The plain language of the order doesn't apply to legal permanent residents

That claim is incorrect; on its face, the order does pertain to green card holders ("lawful permenent residents," or LPRs).

In particular, in contrast to the currently accepted answer, there is no disagreement about whether LPRs are aliens. They are. At 8 USC 1101(a)(3), alien is defined thus:

The term “alien” means any person not a citizen or national of the United States.

There is one line of reasoning by which LPRs might be excluded from the order, but it is somewhat doubtful, and, even if it does apply, it would not apply to all LPRs.

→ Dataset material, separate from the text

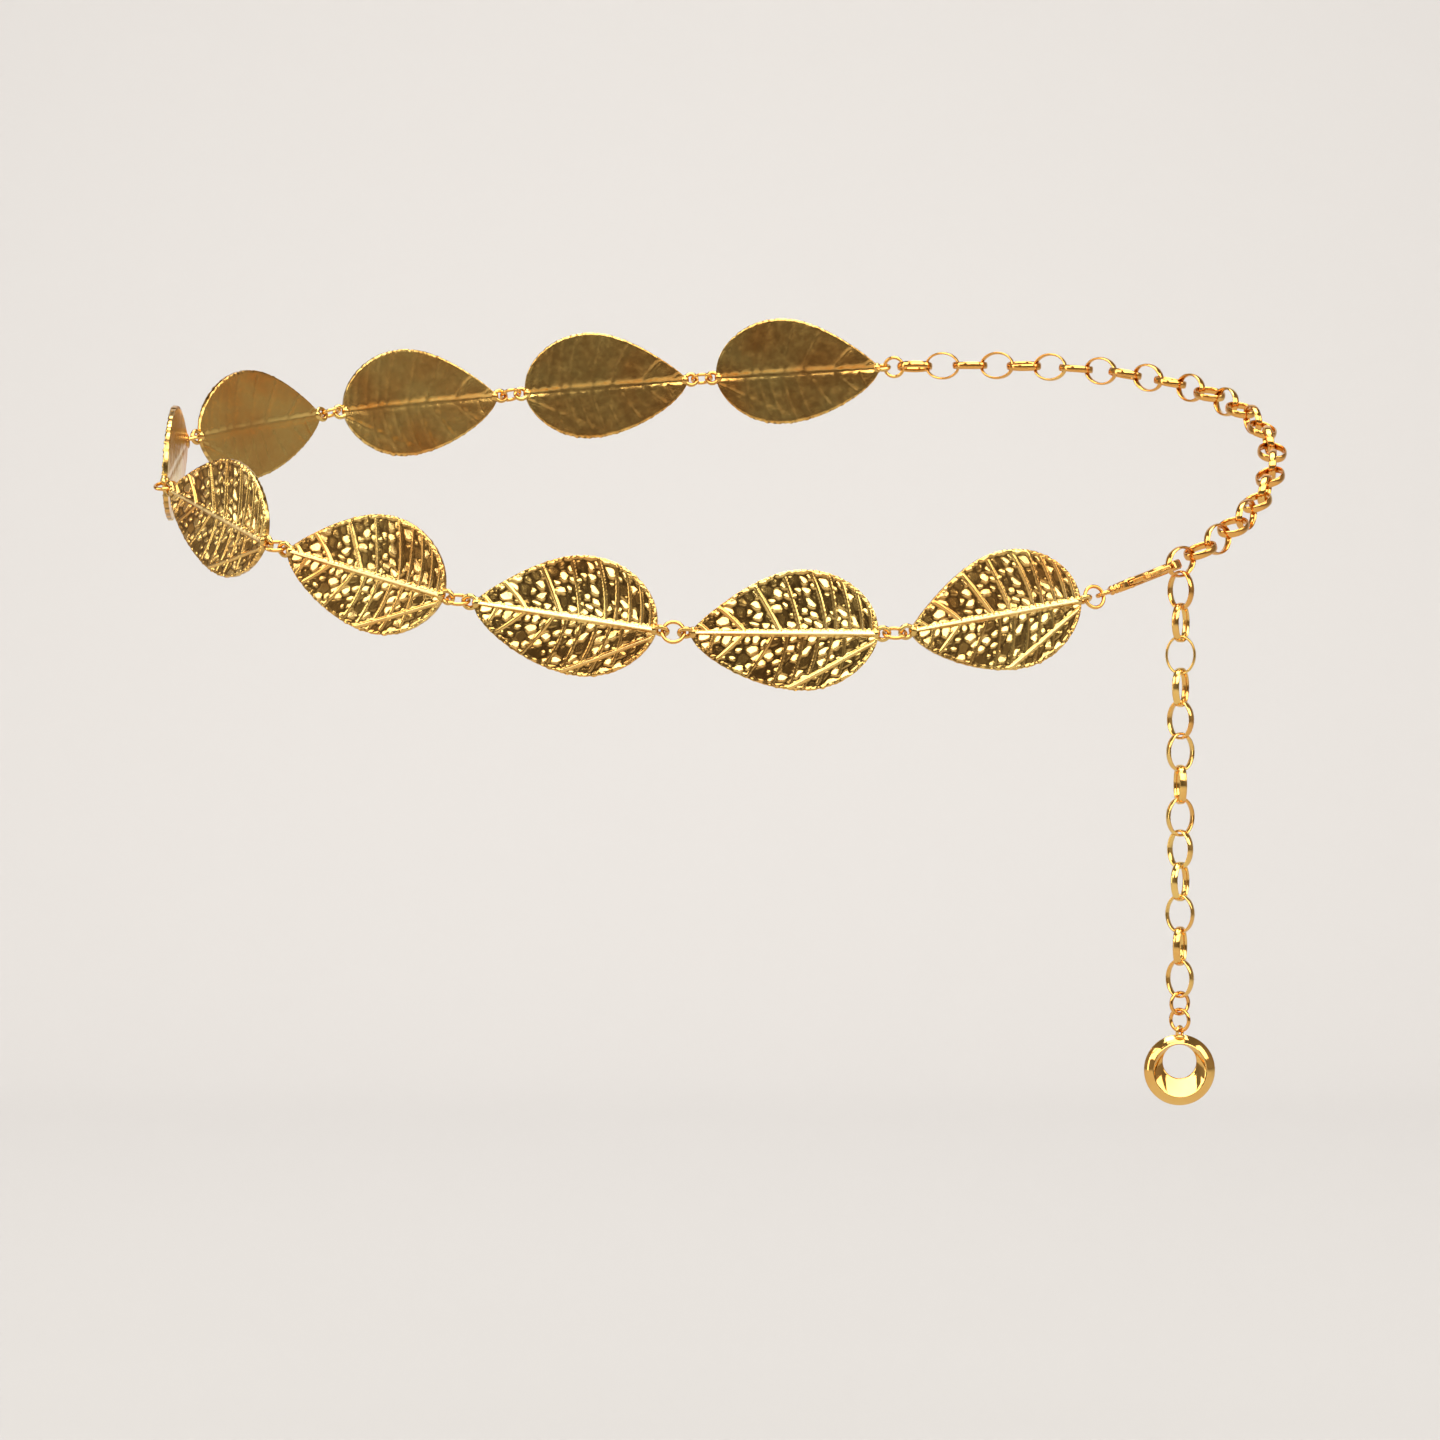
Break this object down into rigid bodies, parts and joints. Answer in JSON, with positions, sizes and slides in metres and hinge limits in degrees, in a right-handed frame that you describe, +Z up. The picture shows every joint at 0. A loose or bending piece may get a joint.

Title 8 of the United States Code, at 8 USC 1101(a)(13)(C), qualifies the definition of "admission," such that LPRs returning after a period of less than 180 days are generally not to be considered as seeking admission when they return to the US:

(C) An alien lawfully admitted for permanent residence in the United States shall not be regarded as seeking an admission into the United States for purposes of the immigration laws unless the alien—
(i) has abandoned or relinquished that status,
(ii) has been absent from the United States for a continuous period in excess of 180 days,
(iii) has engaged in illegal activity after having departed the United States,
(iv) has departed from the United States while under legal process seeking removal of the alien from the United States, including removal proceedings under this chapter and extradition proceedings,
(v) has committed an offense identified in section 1182(a)(2) of this title, unless since such offense the alien has been granted relief under section 1182(h) or 1229b(a) of this title, or
(vi) is attempting to enter at a time or place other than as designated by immigration officers or has not been admitted to the United States after inspection and authorization by an immigration officer.

This means that most LPRs get a less stringent inspection when they cross the US border. However, the statute under which the president has the right to restrict entry, 8 USC 1182(f) speaks of "entry" rather than "admission," so the definition of "admission" may be irrelevant. Even if it is not, the exceptional treatment of returning LPRs is not universal, so in that case returning LPRs who meet the criteria in 1101(a)(13)(C) would definitely be subject to the ban.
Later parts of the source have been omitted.